Does this mean I condone lying? Of course not.
Does this mean I won’t call my kids out when caught in a lie? No.
Does this mean that I won’t initiate consequences for lying in my kids? Again, no.

Lying is wrong; there is no light when one walks in darkness. 1 John states that “Those who walk in darkness don’t know where they are going. They stumble and fall because they are unable to see!” This is the path that dishonesty and lying is like.
Jesus is Truth and I want my children to be people of the Truth.
To live in truth is to walk in light.
To live in truth is to have clarity and confidence in life.

May we always lift a standard of truth in our lives. May our kids learn what walking in truth looks like by watching us. Will they see me be honest about myself and not gloss over my weaknesses and areas of need? Will they see me apologize if I’ve exaggerated or misshaped the truth to someone else? Will they see me own my mistakes quickly and make it right?

So often I’ve given into this thing of ‘Absolutely no lying’ with the kids and it’s left me frustrated. Frustrated because my child continues to lie about so many things!
I see that I’m too hard on my kids sometimes. I make such a big deal about their wrongs instead of focusing on grace. Grace with these little people as they learn how to navigate the world of big people.
Then this morning I’m stunned to see that God Himself wasn’t hard on Sarah because she was caught in a lie. Instead, he acknowledged what Sarah said then responded with a statement of truth and left it at that. I bet that’s the last time Sarah lied outright! Imagine how chastened she must have felt.

Does God take lying seriously? Absolutely.
Look what happened to Ananias & Sapphira in Acts 5. They told a ‘half-lie’ and it cost them their lives.
God hates hypocrisy. He hates lying.

However, for me right now, I needed this example of how God handled someone who’d lied to Him. He countered with truth and left it be. Didn’t say anything else about it.
This is what my child needs right now. It’s what I need right now.

Stop trying to get my kids to admit they lied when they obviously did. Counter with truth and move on.
Sometimes I won’t know what the truth about a situation is; again, comment little and let be.

This concept of countering an untruth with truth is pretty awesome. I purpose to be a parent that speaks truth into a situation. When my children speak untruth about themselves, others or even a specific circumstance, I will respond with truth. Look at a few of these examples:

My child says: “This chore is too hard; it’ll take me forever to get it done!”
I say “No, the chore is not too hard and it’ll get done if you keep at it!”
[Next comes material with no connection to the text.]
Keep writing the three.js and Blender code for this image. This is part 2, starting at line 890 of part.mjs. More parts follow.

One child says “You’re stupid” to a sibling. I say “No, he is not stupid. Please apologize, tell him he’s not stupid and tell him something that is true about him.” (“You are kind,” “You are a hard worker”, “You are fun to play with” etc)
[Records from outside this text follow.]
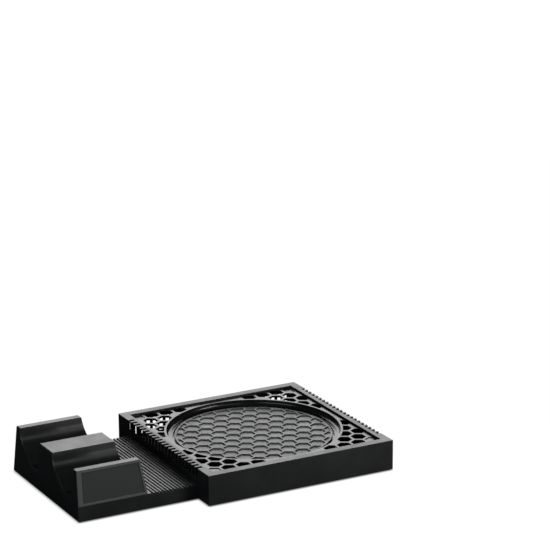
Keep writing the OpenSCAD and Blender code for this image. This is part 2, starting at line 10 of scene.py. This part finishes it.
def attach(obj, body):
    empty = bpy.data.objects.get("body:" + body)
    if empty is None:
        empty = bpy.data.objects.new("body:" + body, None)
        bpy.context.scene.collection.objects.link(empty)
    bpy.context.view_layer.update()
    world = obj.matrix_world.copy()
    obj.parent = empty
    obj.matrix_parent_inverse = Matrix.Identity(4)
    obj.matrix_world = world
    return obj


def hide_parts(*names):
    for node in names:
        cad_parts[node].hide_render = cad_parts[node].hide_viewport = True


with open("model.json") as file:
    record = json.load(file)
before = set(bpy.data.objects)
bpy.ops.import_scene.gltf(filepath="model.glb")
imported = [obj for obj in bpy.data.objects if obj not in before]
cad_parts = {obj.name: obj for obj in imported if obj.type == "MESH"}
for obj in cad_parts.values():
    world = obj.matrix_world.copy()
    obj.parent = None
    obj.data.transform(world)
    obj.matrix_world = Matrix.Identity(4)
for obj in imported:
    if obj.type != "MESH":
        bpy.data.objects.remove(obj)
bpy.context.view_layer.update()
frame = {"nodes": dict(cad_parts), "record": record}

# Lengths are in millimetres unless a comment says otherwise. GROUND is the height of the
# housings' lower edge above the table, TRAY_X the middle of the tray that the camera is tied to
MM = 0.001
GROUND = 0.8
TRAY_X = 50.9
scene = bpy.context.scene


# Camera: azimuth, elevation, roll, focal length in pixels of a 550 x 550 image, and the
# shift and distance of its seat from the tray's middle
AZ, EL, ROLL = math.radians(-28.1652), math.radians(16.4342), math.radians(-0.3521)
FOCAL_PX, IMAGE_PX, SENSOR = 2530.05, 550, 36.0
SHIFT_X, SHIFT_Y, DISTANCE = 18.8175, 148.3539, 2083.75
CLIP_END_M = 20


def add_camera():
    back = Vector((math.sin(AZ) * math.cos(EL), -math.cos(AZ) * math.cos(EL), math.sin(EL)))
    level = Vector((math.cos(AZ), math.sin(AZ), 0))
    upright = back.cross(level)
    right = level * math.cos(ROLL) + upright * math.sin(ROLL)
    up = upright * math.cos(ROLL) - level * math.sin(ROLL)
    place = back * DISTANCE + level * SHIFT_X + upright * SHIFT_Y + Vector((TRAY_X, 0, GROUND))
    cam = bpy.data.cameras.new("camera")
    cam.sensor_width = SENSOR
    cam.sensor_fit = "HORIZONTAL"
    cam.lens = FOCAL_PX / IMAGE_PX * SENSOR
    cam.clip_end = CLIP_END_M
    obj = bpy.data.objects.new("camera", cam)
    turn = Matrix((right, up, back)).transposed().to_4x4()
    obj.matrix_world = Matrix.Translation(place * MM) @ turn
    scene.collection.objects.link(obj)
    scene.camera = obj


add_camera()


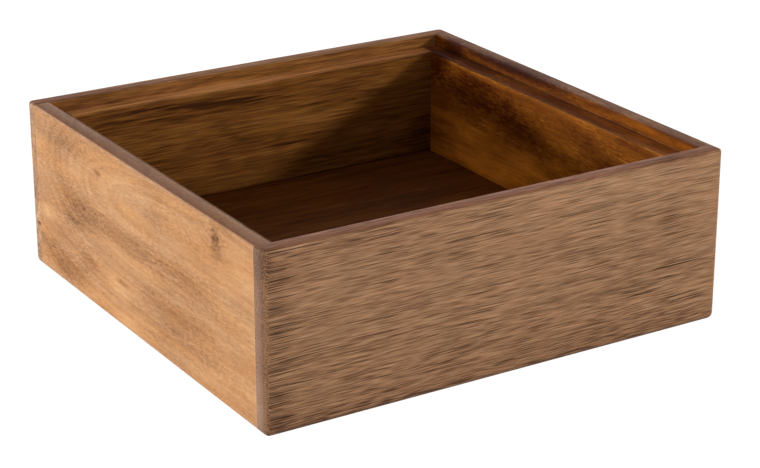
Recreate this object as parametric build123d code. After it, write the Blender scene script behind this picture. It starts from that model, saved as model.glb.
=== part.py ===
"""Low square box of solid oiled acacia that stacks on others of its kind.

Four boards stand round a floor panel. The front and back boards run the full width
and lap over the ends of the side boards. Every board has a rabbet along the inside of
its top edge, so that a thin rim stands round a recessed ledge, and another along the
inside of its bottom edge. A plinth board sits in the bottom rabbet and stands proud of
it, a little smaller than the recess in the rim, so that one box nests on the next.

Millimetres. X runs along the front board, Y to the back, Z up. The origin is on the
ground under the middle of the box.
"""
import os

from build123d import *

# Overall size of the frame of boards
box_width = 180.0
box_depth = 176.0
wall_height = 63.0

# Boards and the rabbets along their edges
board_thickness = 12.5
rim_thickness = 6.1
rim_rabbet_depth = 4.6
housing_depth = 4.5

# Corner joints: the front and back boards lap over the side boards' ends with a tongue as
# thick as the rim, so that each joint closes in a corner of the recess
lap_tongue = rim_thickness

# Base: the floor panel lies on the plinth, between the boards
floor_thickness = 12.5
plinth_proud = 2.2
nesting_clearance = 0.3

# Edges that are rounded by hand after the glue has set
corner_radius = 2.0
foot_radius = 2.5
rim_easing = 1.0
recess_easing = 0.5
ledge_easing = 0.6
plinth_corner_radius = 1.0
plinth_easing = 0.6

# Levels and clear sizes that follow from the sizes above
rim_level = plinth_proud + wall_height
ledge_level = rim_level - rim_rabbet_depth
plinth_top = plinth_proud + housing_depth
cavity_width = box_width - 2 * board_thickness
cavity_depth = box_depth - 2 * board_thickness
recess_width = box_width - 2 * rim_thickness
recess_depth = box_depth - 2 * rim_thickness
plinth_width = recess_width - 2 * nesting_clearance
plinth_depth = recess_depth - 2 * nesting_clearance

STANDING = (Align.CENTER, Align.CENTER, Align.MIN)


def block(width, depth, bottom, top):
    """A plain block centred over the origin, from one level to another."""
    return Pos(0, 0, bottom) * Box(width, depth, top - bottom, align=STANDING)


def flat_edges_at(solid, level, inside_width):
    """The straight level edges of a solid at one height, within a given width."""
    level_edges = [e for e in solid.edges() if abs(e.bounding_box().min.Z - level) < 1e-4
                   and abs(e.bounding_box().max.Z - level) < 1e-4]
    return [e for e in level_edges if max(abs(e.bounding_box().min.X), abs(e.bounding_box().max.X))
            <= inside_width / 2 + 1e-4]


def outer_block():
    """The frame's outside, with soft upright corners, a rounded foot and an eased rim."""
    outside = block(box_width, box_depth, plinth_proud, rim_level)
    outside = fillet(outside.edges().filter_by(Axis.Z), corner_radius)
    outside = fillet(outside.faces().sort_by(Axis.Z)[0].edges(), foot_radius)
    return fillet(outside.faces().sort_by(Axis.Z)[-1].edges(), rim_easing)


def eased_frame():
    """The four boards as they are once glued: hollow, rabbeted top and bottom, and eased."""
    frame = outer_block()
    frame -= block(cavity_width, cavity_depth, plinth_proud, rim_level)
    frame -= block(recess_width, recess_depth, ledge_level, rim_level)
    frame -= block(recess_width, recess_depth, plinth_proud, plinth_top)
    frame = fillet(flat_edges_at(frame, rim_level, recess_width), recess_easing)
    return fillet(flat_edges_at(frame, ledge_level, cavity_width), ledge_easing)


def side_place(side):
    """The room that a side board takes: up to the lap tongues at the front and back."""
    middle = side * (box_width - board_thickness) / 2
    return Pos(middle, 0, 0) * block(board_thickness, box_depth - 2 * lap_tongue, plinth_proud, rim_level)


def end_place(end):
    """The room that the front or back board takes: full width, less the side boards' ends."""
    middle = end * (box_depth - board_thickness) / 2
    across = Pos(0, middle, 0) * block(box_width, board_thickness, plinth_proud, rim_level)
    return across - side_place(-1) - side_place(1)


def floor_board():
    """The panel that closes the box, glued edge to edge between the boards."""
    return block(cavity_width, cavity_depth, plinth_top, plinth_top + floor_thickness)


def plinth_board():
    """The board in the bottom rabbet, which the box stands on and nests with."""
    plinth = block(plinth_width, plinth_depth, 0, plinth_top)
    plinth = fillet(plinth.edges().filter_by(Axis.Z), plinth_corner_radius)
    return fillet(plinth.faces().sort_by(Axis.Z)[0].edges(), plinth_easing)


frame = eased_frame()
pieces = {
    "front_board": frame & end_place(-1),
    "back_board": frame & end_place(1),
    "left_board": frame & side_place(-1),
    "right_board": frame & side_place(1),
    "floor_panel": floor_board(),
    "plinth": plinth_board(),
}

os.makedirs("parts", exist_ok=True)
for name, piece in pieces.items():
    piece.label = name
    export_step(piece, f"parts/{name}.step")
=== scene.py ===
"""Looks of the stacking box: oiled acacia boards under soft studio light.

The box stands at the origin on a pale floor. Lengths are in millimetres and angles in
degrees unless a comment says otherwise, and METRE turns lengths into Blender's metres.
"""
import math

import bpy
import numpy as np
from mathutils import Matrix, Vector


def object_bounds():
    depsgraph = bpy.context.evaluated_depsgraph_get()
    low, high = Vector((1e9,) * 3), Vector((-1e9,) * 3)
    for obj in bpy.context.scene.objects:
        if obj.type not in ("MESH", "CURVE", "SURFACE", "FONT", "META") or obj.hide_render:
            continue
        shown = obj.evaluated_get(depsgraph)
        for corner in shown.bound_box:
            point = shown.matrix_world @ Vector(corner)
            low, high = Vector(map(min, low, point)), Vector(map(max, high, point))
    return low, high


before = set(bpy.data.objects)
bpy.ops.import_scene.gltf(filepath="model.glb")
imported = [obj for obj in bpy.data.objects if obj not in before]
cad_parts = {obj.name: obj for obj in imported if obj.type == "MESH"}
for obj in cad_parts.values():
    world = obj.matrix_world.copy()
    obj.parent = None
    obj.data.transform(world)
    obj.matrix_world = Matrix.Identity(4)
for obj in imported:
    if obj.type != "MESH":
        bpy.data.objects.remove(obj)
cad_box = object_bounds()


# Camera. A long lens a little above the box and left of it, as a product is shot. The
# picture is 760 by 468 pixels, and the lens is the one that gives the box its size in it.
METRE = 0.001
camera_place = (-390.9, -638.2, 314.2)
camera_pan = 31.91
camera_tilt = 21.22
picture_width_pixels = 760
focal_length_pixels = 2234
sensor_width = 36.0
nearest_seen = 10.0
farthest_seen = 50000.0

lens = bpy.data.cameras.new("product_lens")
lens.sensor_width = sensor_width
lens.lens = sensor_width * focal_length_pixels / picture_width_pixels
lens.clip_start = nearest_seen * METRE
lens.clip_end = farthest_seen * METRE
camera = bpy.data.objects.new("product_camera", lens)
camera.location = [v * METRE for v in camera_place]
camera.rotation_euler = [math.radians(90 - camera_tilt), 0, math.radians(-camera_pan)]
bpy.context.collection.objects.link(camera)
bpy.context.scene.camera = camera
bpy.context.scene.view_settings.view_transform = "Standard"


# Studio floor. A wide sheet of pale paper. The eye and reflections see it as white, less the
# soft shadow of the box, and it sends plain paper's light back up at the boards.
def linear(colour):
    """Turns an sRGB hex colour such as '#c89a6a' into linear red, green, blue and alpha."""
    parts = np.array([int(colour[k:k + 2], 16) for k in (1, 3, 5)]) / 255
    low = parts <= 0.04045
    return (*np.where(low, parts / 12.92, ((parts + 0.055) / 1.055) ** 2.4), 1.0)


def add(tree, kind, inputs=None, **settings):
    """Adds a shader node with these inputs and settings.

    An input takes a plain value, a socket, or a node's first output. Inputs that share a name
    go by number: in MapRange 1 and 2 are the range read and 3 and 4 the range given back, and
    in Mix 4 and 5 are two vectors, mixed in output 1.
    """
    made = tree.nodes.new("ShaderNode" + kind)
    for name, value in settings.items():
        setattr(made, name, value)
    for key, value in (inputs or {}).items():
        if isinstance(value, bpy.types.Node):
            value = value.outputs[0]
        if isinstance(value, bpy.types.NodeSocket):
            tree.links.new(value, made.inputs[key])
        else:
            made.inputs[key].default_value = value
    return made


def bare_material(name):
    """A new material with an empty node tree and its output node."""
    material = bpy.data.materials.new(name)
    material.use_nodes = True
    material.node_tree.nodes.clear()
    return material, material.node_tree, add(material.node_tree, "OutputMaterial")


def looked_at(tree):
    """1 where the camera or a reflection looks, and 0 where light is gathered."""
    rays = add(tree, "LightPath")
    return add(tree, "Math", {0: rays.outputs["Is Camera Ray"], 1: rays.outputs["Is Glossy Ray"]},
               operation="MAXIMUM")


floor_size = 6000.0
paper_colour = "#e6e3df"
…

In saying untruths about themselves, “I’m so dumb.” “I can never do anything right.”  “I always do that.” and such like, we must cancel these untruths with truth about who our kids are and what they are becoming.
“You’re not dumb! God gave you an incredibly smart brain!”
“Yes, you make mistakes sometimes, but that’s how we learn! You do lots of things well and correctly!”
“No, you don’t always do that. You are a fast learner and you’ll improve if you keep trying!”

Honestly, it reflects on us as parents. Do I say and believe untruths about myself? If so, take those untruths and write them down. Then draw a line through each statement and write a truth countering each lie. Start speaking these truths to yourself.

Let us be people of Truth.
May we raise an army of kids who love the truth and walk in it.
May we give our kids grace as they navigate a world full of untruths.
And… don’t flip out when your kids lie. God doesn’t.